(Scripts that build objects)
==================================================

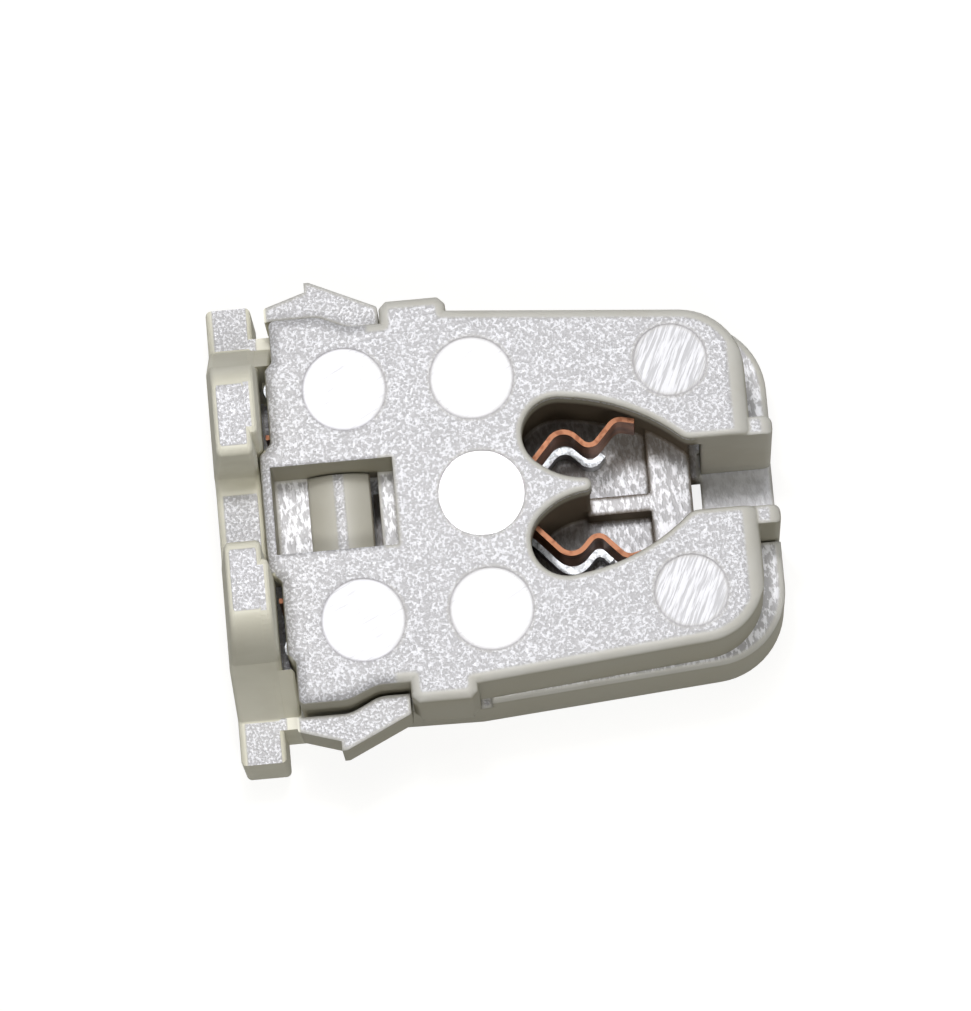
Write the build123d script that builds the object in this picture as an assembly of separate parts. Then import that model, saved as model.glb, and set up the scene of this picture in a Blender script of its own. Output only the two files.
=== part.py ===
from build123d import *
import os

# Push-in lamp holder for a small two-pin tube lamp, lying on its back.
# X runs from the foot to the open end of the lamp slot, Y across the two poles, Z up through the front face.
# The origin is on the lamp holder's centre line, at the middle of its flat back.

# Body
body_depth = 9.0
joint_height = 4.4
front_wall = 1.6
floor_wall = 1.0
side_wall = 1.1
fit_gap = 0.08
front_edge_radius = 0.5
end_edge_radius = 0.85
opening_edge_radius = 0.25

# Front cover outline
cover_tab_x = -9.65
cover_tab_half = 2.6
cover_foot_x = -9.12
cover_corner_x = -8.8
cover_corner_half = 6.42
cover_bevel = 0.35
cover_wide_half = 8.67
cover_narrow_half = 8.11
neck_start_x = -6.6
neck_end_x = -5.3
neck_radius = 1.5
cover_taper_half = 8.43
cover_taper_slope = 0.089
cover_end_x = 12.05
cover_end_radius = 2.9
small_radius = 0.15
point_match = 0.01

# Side clips of the cover, which hook over the housing
clip_start_x = -3.85
clip_end_x = -0.9
clip_half = 9.07
clip_chamfer = 0.32
clip_low_z = 3.6

# Lamp slot and opening
slot_half = 1.6
lip_end_x = 13.05
lip_half = 2.4
lip_top_z = 8.45
lip_edge_radius = 0.6
cheek_start_x = 9.86
throat_x = 9.15
opening_side = (6.6, 3.27)
lobe_top = (3.95, 3.98)
lobe_side = (2.58, 3.67)
lobe_end = (1.98, 2.4)
lobe_foot = (2.62, 1.12)
tongue_side = (3.3, 0.66)
tongue_shoulder = (4.6, 0.3)
tongue_tip_x = 4.85
opening_corner_radius = 0.8

# Round pads on the front face: x, y and radius
pad_depth = 0.05
pad_positions = [(0, 0, 1.9), (-5.65, 5.2, 1.85), (0, 5.2, 1.85), (8.8, 5.2, 1.62)]

# Latch window
window_left_x = -9.2
window_right_x = -3.8
window_half = 1.97
collar_wall = 0.65
collar_low_z = 4.9
ledge_top_z = 5.87
left_ledge_end_x = -6.85
right_ledge_start_x = -4.6

# Latch hook of the housing
hook_left_x = -7.72
hook_right_x = -4.93
hook_top_z = 6.62
hook_edge_z = 6.1
hook_half = 1.89
stem_left_x = -6.5
stem_right_x = -5.1
stem_half = 1.5

# Housing outline
housing_half = 8.57
housing_taper_x = -0.9
housing_taper_half = 8.69
housing_taper_slope = 0.077
housing_end_x = 13.05
housing_end_radius = 3.4
housing_left_x = -8.9
rim_edge_radius = 0.3
cheek_gap = 0.1
notch_length = 0.5
notch_depth = 1.0
notch_inner_half = 8.14

# Lamp chamber
chamber_margin = 0.45
tongue_margin = 0.1
chamber_wall = 0.9
chamber_floor_z = 1.95
platform_z = 3.4
platform_start_x = 7.45
platform_end_x = 9.33
rib_half = 0.4
slit_start_x = 9.38
slit_end_x = 9.8
slit_half = 1.28
channel_floor_z = 0.58
chamber_half = 4.55

# Centre block that holds the contacts
block_left_x = -3.1
block_half = 4.9

# Steel wire clamps
clamp_thickness = 0.3
clamp_cover_gap = 0.09
clamp_half = cover_corner_half - clamp_thickness / 2 - clamp_cover_gap
clamp_wall_gap = 0.04
clamp_right_x = -3.9
clamp_turn_x = -10.2
clamp_tip = (-6.2, 4.08)
clamp_turn_radius = 0.35
clamp_low_z = 2.0
clamp_high_z = 7.1
clamp_slit = 0.25
clamp_slit_x = -8.6

# Terminal walls
inner_wall_half = (2.75, 3.5)
inner_wall_left_x = -9.3
inner_wall_right_x = -4.2
outer_wall_width = 0.5
outer_wall_inner = clamp_half + clamp_thickness / 2 + clamp_wall_gap
outer_wall_half = (outer_wall_inner, outer_wall_inner + outer_wall_width)
outer_wall_left_x = -7.6
outer_wall_right_x = -3.3
inner_wall_top_z = 4.8

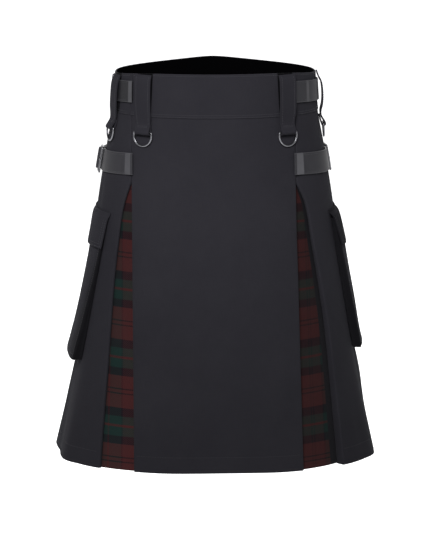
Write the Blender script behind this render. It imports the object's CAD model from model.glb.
# Utility kilt with tartan inserts in its pleats, hollow, in the shape it has when worn.
# Metres, Z up, front toward -Y. Every cloth piece is laid on one worn outline, so layers keep apart.
import math
from bisect import bisect_right
import bpy
import bmesh
from mathutils import Matrix, Vector, noise


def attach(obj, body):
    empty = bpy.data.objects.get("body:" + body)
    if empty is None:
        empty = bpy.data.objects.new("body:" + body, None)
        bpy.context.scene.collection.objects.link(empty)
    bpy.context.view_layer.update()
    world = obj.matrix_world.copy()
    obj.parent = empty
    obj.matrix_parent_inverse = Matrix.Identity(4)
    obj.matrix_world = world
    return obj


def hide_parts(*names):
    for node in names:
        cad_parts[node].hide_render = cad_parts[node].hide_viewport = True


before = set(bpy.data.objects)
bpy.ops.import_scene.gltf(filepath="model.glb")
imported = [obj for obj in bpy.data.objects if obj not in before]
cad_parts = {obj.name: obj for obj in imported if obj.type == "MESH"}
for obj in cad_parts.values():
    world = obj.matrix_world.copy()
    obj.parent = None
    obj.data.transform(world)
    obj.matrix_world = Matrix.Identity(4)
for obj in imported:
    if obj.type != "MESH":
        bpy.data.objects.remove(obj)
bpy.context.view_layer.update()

cameraSettings = {
    "location": (-0.20667, -5.57021, 0.70941),
    "target": (-0.00048, 0.0, -0.30988),
    "lens": 166.88,
}


def addCamera(settings):
    data = bpy.data.cameras.new("camera")
    data.sensor_fit = "VERTICAL"
    data.sensor_height = 24
    data.lens = settings["lens"]
    data.clip_end = 50
    camera = bpy.data.objects.new("camera", data)
    bpy.context.scene.collection.objects.link(camera)
    camera.location = settings["location"]
    look = Vector(settings["target"]) - camera.location
    camera.rotation_euler = look.to_track_quat("-Z", "Y").to_euler()
    bpy.context.scene.camera = camera


addCamera(cameraSettings)
print("camera placed")

# Worn outline: height, half width, front depth, back depth, power of the oval
formRows = [
    (0.010, 0.1498, 0.111, 0.115, 2.20),
    (0.000, 0.1503, 0.112, 0.116, 2.20),
    (-0.066, 0.1550, 0.119, 0.124, 2.20),
    (-0.120, 0.1650, 0.127, 0.137, 2.24),
    (-0.200, 0.1780, 0.139, 0.152, 2.28),
    (-0.320, 0.1940, 0.156, 0.167, 2.34),
    (-0.450, 0.2140, 0.173, 0.180, 2.40),
    (-0.600, 0.2460, 0.191, 0.194, 2.46),
]
# Large drape: place (share of the half outline, left negative), reach, starting height, depth
drapeRows = [
    (0.02, 0.10, -0.260, -0.0018), (0.13, 0.06, -0.200, 0.0014), (-0.12, 0.07, -0.220, 0.0018),
    (0.40, 0.05, -0.240, 0.0035), (0.50, 0.05, -0.300, -0.0030), (0.60, 0.05, -0.260, 0.0030),
    (-0.37, 0.05, -0.230, 0.0040), (-0.46, 0.05, -0.260, -0.0035), (-0.56, 0.06, -0.280, 0.0035),
    (0.80, 0.06, -0.220, 0.0030), (-0.77, 0.06, -0.240, 0.0032), (0.98, 0.05, -0.260, 0.0025),
]
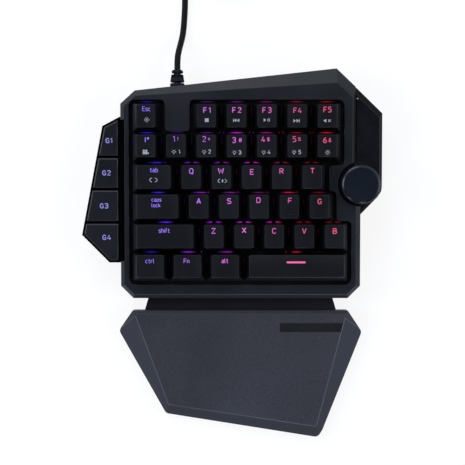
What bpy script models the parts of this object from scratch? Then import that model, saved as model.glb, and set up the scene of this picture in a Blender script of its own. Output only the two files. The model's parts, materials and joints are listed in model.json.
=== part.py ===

==================================================

YOUR OBJECTIVE:
Set down, word for word, only the lines running from the line with "What bpy script" to the last line of the listing above. Both of those lines belong in your answer.

RESULT:
What bpy script models the parts of this object from scratch? Then import that model, saved as model.glb, and set up the scene of this picture in a Blender script of its own. Output only the two files. The model's parts, materials and joints are listed in model.json.
=== part.py ===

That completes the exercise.